Over the years I have acquired different routers and access points but I kept going back to the WRT54G as it didn’t have as many compatibility issues and since the firmware was upgraded to Tomato and has proved to be rock solid. It covers the house reasonably well, but not so well at reaching the shack in the back garden, most wireless devices just give up. If they can see the network they seem unable to maintain a link.

When I fitted out the shack I was forced to find a solution. I could have gone out and got a wireless booster to fill the blackspot, but as I had a collection of various wireless routers/access points I investigated possible solutions that didn’t involve any expenditure. I made the assumption that the superior antennas and design of the RF circuits in the access points would overcome the range issue. I was sort of correct and in the end I managed to get a Netgear WNR2000 configured using WDS to connect to the main house wireless.

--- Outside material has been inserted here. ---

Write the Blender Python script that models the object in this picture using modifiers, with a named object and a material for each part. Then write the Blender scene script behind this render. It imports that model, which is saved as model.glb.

Sadly the WNR2000 is quite frankly rubbish and often needs to be rebooted to get the link established, when it works it is great but too often it doesn’t! The other major issue was the implementation of WDS will only work with WEP encryption.

WEP is potentially insecure, I was getting more and more concerned about this so when I finally deprecated the last remaining WEP only devices in the house I have switched to WPA, ironically I had hoped to use WPA2 but alas some devices are WPA only!

Doing this has broken the shack network so I was back to square one. During the recent forced clearout I found a forgotten Buffalo router, mind you looking back you can see why I had forgotten it.

Have aquired a Buffalo AP and frankly it is a total piece of shit, shit setup & admin interface and has just forgotten the admin password!
— Andrew Garratt M6GTG (@nerdsville) November 27, 2009

A quick check and joy of joy it turned out to be a WHR-HP-G54, a device supported by the Tomato firmware, so was duly flashed up to version 1.28

I have now got it setup as a Wireless Ethernet Bridge and seems to be working well (I may have been a bit harsh on Twitter back in 2009!) and seems more importantly to be relatively RF quiet compared to the Netgear WNR2000 A good result!

Now I have some connectivity should make next weeks 144MHz UKAC contest a little easier, if I can the 2m antenna sorted and work out how to use the logging program.

Oh and the picture at the top? From South Park “Over Logging (or The Day the Internet Stood Still)“a classic episode!